Boundaries - A Necessity Hardly Ever Talked About


I was about 25 years old and already deep into my studies of psychology at the university, when I heard about boundaries for the very first time. And I did not learn about it from my professors...

"You need better defined boundaries" my older girlfriend said, after listening to my stories of entanglement with my family and resulting bad feelings. I had no idea what she was talking about. Of course, that was my main problem just there: I had not idea what she meant with boundaries.

Luckily, the seed was planted, and I started to get curious about it. Years later, I am still working on it, but our own boundaries are always a work in progress. It changes, whether we have a good or bad day, are healthy or feel sick, are stressed or relaxed....

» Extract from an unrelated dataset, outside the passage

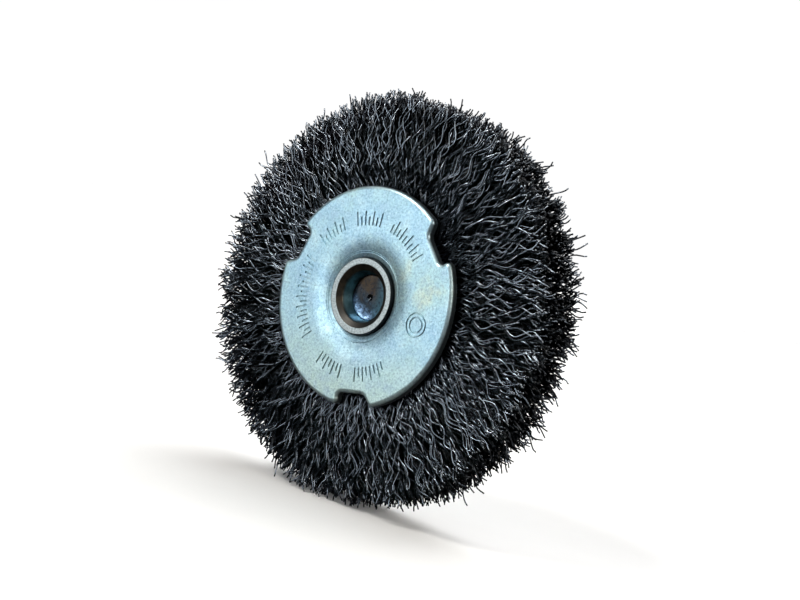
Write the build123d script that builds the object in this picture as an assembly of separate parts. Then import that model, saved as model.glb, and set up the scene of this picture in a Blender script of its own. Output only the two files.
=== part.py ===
from build123d import *
from math import cos, hypot, radians, sin, sqrt
import os

# Crimped wire wheel brush on a round drill stem. Millimetres. The wheel turns about Y, its front face
# looks along -Y, the stem leaves along +Y, and the origin is the centre of the wheel on its axis.
# Profiles are drawn as (radius, height), where height is the distance from the wheel's middle plane
# towards the rear. The front pieces are mirror images of the rear ones.

# Wheel
WHEEL_RADIUS = 50.0
TIP_HALF_WIDTH = 7.2
TIP_CHAMFER = 0.8
BUNDLES_PER_ROW = 18
BUNDLE_GAP_DEGREES = 0.4
ROW_GAP = 0.1

# Flange: one pressed sheet with its edges turned down, a dished middle and three notches
FLANGE_RADIUS = 27.3
FLANGE_HEIGHT = 10.0
SHEET = 0.9
EDGE_BEND = 1.1
SKIRT_DEPTH = 2.1
DISH_RIM_RADIUS = 15.6
DISH_CURVE = 14.3
DISH_SEAM_RADIUS = 17.0
GROOVE_PLACES = [10.9, 11.4]
GROOVE_RADIUS = 0.12

# Notches: steep on the clockwise side as seen from the front, and flared on the other
NOTCH_COUNT = 3
NOTCH_FIRST_ANGLE = 40.0
NOTCH_DEPTH = 3.5
NOTCH_STEEP_SIDE = 4.8
NOTCH_FLAT_END = 3.2
NOTCH_FLARED_SIDE = 6.0
NOTCH_STEEP_BEND = 1.3
NOTCH_FLARED_BEND = 2.2
NOTCH_MOUTH_BEND = 1.3
NOTCH_OVERRUN = 3.0
EDGE_TOLERANCE = 0.01

# Stamped marks on the front flange: groups of short strokes, and one plain double ring
STROKE_WIDTH = 0.5
STROKE_DEPTH = 0.3
STROKE_INNER_RADIUS = 17.4
STROKE_LONG = 3.6
STROKE_SHORT = 2.2
STROKE_STEP = 3.75
STROKE_GROUPS = [(40.0, 10), (86.0, 7), (122.0, 7), (162.0, 17), (244.0, 7), (281.0, 8)]
RING_MARK_ANGLE = -9.7
RING_MARK_PLACE = 18.8
RING_MARK_RADII = [3.0, 2.0]
RING_MARK_LINE = 0.4

# Hub tube
TUBE_RADIUS = 9.5
BORE_RADIUS = 5.7
TUBE_END = 10.0
MOUTH_RADIUS = 7.9
MOUTH_THROAT_RADIUS = 6.5
MOUTH_DEPTH = 0.9
MOUTH_BEND = 0.5
TUBE_EDGE = 0.2

# Stem
STEM_RADIUS = 6.35 / 2
STEM_LENGTH = 31.0
STEM_CHAMFER = 0.8
STEM_ROOT = 0.5
STEM_FLOOR = 6.2
STEM_FLOOR_CHAMFER = 0.3
CENTRE_HOLE_RADIUS = 0.9
CENTRE_HOLE_DEPTH = 0.5
COLLAR_RADIUS = 7.6
COLLAR_THICKNESS = 2.2
COLLAR_CHAMFER = 0.4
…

What I learned about boundaries:
It is important to have some, to reflect about it. In order to do that we need to think about our own needs and values. Do I speak up if someone makes a remark that hurts me? Do I let a friend who is down on her luck stay on my couch - one night, two months? It is good to know the general need there and decide from case to case once the situation shows up. There is flexibility in the moment, but if I have no idea, where I stand with it in general, the situation will catch me off guard and my reaction will end up being a default mode, usually not the helpful kind.

I have also learned that I truly set my own boundaries. That is part of the fun with life. That is where I can truly feel that I am creating my own life. It says a lot about myself how long I let a situation go. Some people only act and speak up about their boundaries if it concerns severe physical needs, such as the need to survive. Others speak up as soon as some little thing does not go how they want it, or that they controlled. Neither way is ideal if applied all the time. It helps to have some reflection on how we handle our own boundaries in general, by watching whenever we need to make a decision in relationship to somebody else.

A habit that has served me well over the years is to take care of little boundary violations right away. That still means that I pick my "battles" carefully. I meanwhile know the kind that keeps growing if I don´t act. People with weak boundaries often are resembling a doormat until they can´t take it anymore and - to the surprise of everyone around - lash out. That is a sure sign for weak boundaries and it does not feel good for anyone involved. So if the matter is taken care of when it shows up, it can´t build up and make us be someone we don´t want to be.

It is a true gift to ourselves and the people who surround us if we are sincere keepers of our own boundaries. Only we know ourselves well enough, and truly it is our own job to take care of it. So, next time you find yourself say "how could he/she do that TO me?" Turn it around and ask yourself "how did I let this happen?" "What can I do that this does not happen again?". Do you feel how empowering that is?

At first it might be a little bumpy and strange. But with a little practice the joy of expressing your life fully and taking charge in your own life will exceed any bad feelings.

With good boundaries we spend so much less or no time in a bad state. People with good boundaries are very charismatic, seem to achieve a lot in life and appear very empathetic, happy and authentic. I, for one, certainly want some of THAT!

Have fun playing with it and discovering your own boundaries!